Holly Painter is much more than just a few descriptive words, but if one were to try she could be summed up as a 29-year-old, gay poet who works as a copy editor and volunteers with kids.
While that description may sound needlessly specific, it actually also applies to someone else — Holly Painter.
One Holly Painter lives in the Forest City and is, among other things, director of the London Poetry Slam. The other Holly Painter grew up in Detroit, but currently lives in Singapore.
The two artists came across each other online and as a result have dubbed each other email doppelgangers. After all, they do end up exchanging a lot of misdirected emails.
After corresponding electronically for three years, the two finally had the opportunity to meet face-to-face on Wednesday (Sept. 24) as the Not-London Holly passed through the Forest City on the way from Detroit to Buffalo.
“I mean why not meet her? Now I live in Singapore and it is so infrequently I am here; we had to do this,” the visiting Holly said. “I have been in Singapore, New Zealand, California, but for the first 18 years of my life we were within a couple hours of each other and we never met. And so we should, because it is weird and I like that.”
It was Not-London Holly that first came across her Canadian counterpart when she was complimented on a poem about female genital mutilation. As she hadn’t written any such poem, “that’s not the sort of thing you forget writing,” Not-London Holly knew something wasn’t quite right.
Then someone mentioned to her parents they saw one of our Holly’s videos and thought it was their daughter performing — this despite the fact the two women actually look nothing alike.
“I said, ‘How could you not recognize me?’ They said it was dark, but the voice did sound a bit different. Then I also started getting her emails,” Not-London Holly said. “So then I poked around and found Holly.”
The email mix-ups are hardly surprising as the online presence of the two Holly Painters is just as confusing as their in-person coincidences.

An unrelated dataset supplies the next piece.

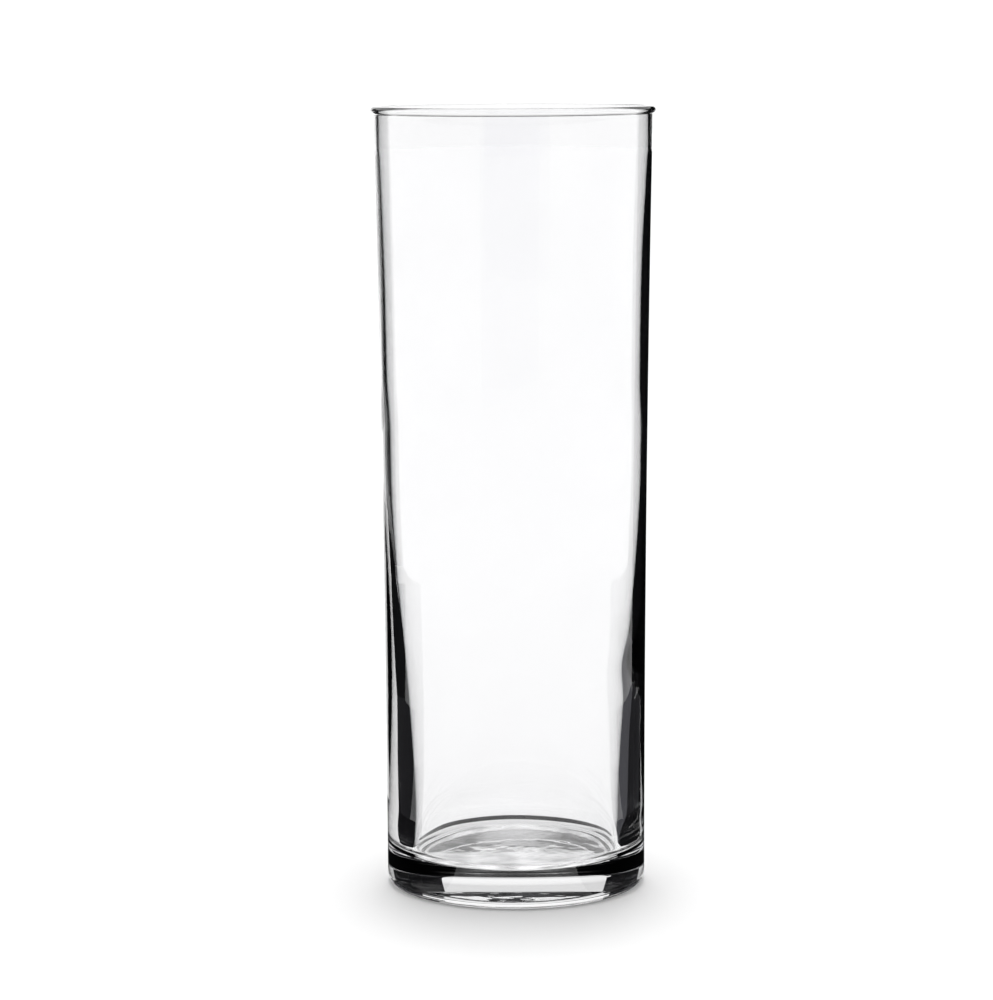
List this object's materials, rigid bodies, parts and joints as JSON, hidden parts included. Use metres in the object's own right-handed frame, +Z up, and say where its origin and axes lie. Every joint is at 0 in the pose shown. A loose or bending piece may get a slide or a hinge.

Not-London Holly’s email address is email@example.com while London Holly’s is firstname.lastname@example.org. Even their personal websites are easily confused with Not-London Holly’s being www.hollypainter.com and London Holly’s being www.hollypainterpoetry.com.
“It is a little surreal; I suppose it’s not totally surprising someone has your name,” London Holly said. “Poetry for me is a way to connect with other people so it is sort of interesting, generally I would do that in person, but online we were able to find each other.”
Not-London Holly jokingly admits to being “a little pissed” her email doppelganger was out there. London Holly also expressed some momentary discomfort as both women are using the Internet as a marketing tool and it is tough enough make a living from poetry without having someone else trying to do the same thing.
Of course, Not-London Holly points out the Internet isn’t always a helpful tool in clearing up confusion either.
“I used to dominate the first page of a Google search, but now if you search for Holly Painter, poet, you get a smattering that appears to be the same person, because why would there be two?” Not-London Holly said. “Part of the reason why people can confuse us is because we have so many things the same and the more you pile on, the more people think that it can’t be a coincidence, we really must be the same person.”
London Holly hopes the two women can continue their relationship beyond the occasional breakfast by undertaking an art project together.
Admittedly, she doesn’t know quite what that might look like, but London Holly said it could be some kind of poetry or art project that involves other email doppelgangers. If the two Holly Painters could meet through the Internet, then surely others have found themselves in the same situation where they have been connected through technology.
“If we can find them, ask them to explore something else they have in common, have them present that side-by-side somehow in a blog or something; it is something I was thinking about,” London Holly said. “I always like those art projects that start out as something small and grow into something bigger.”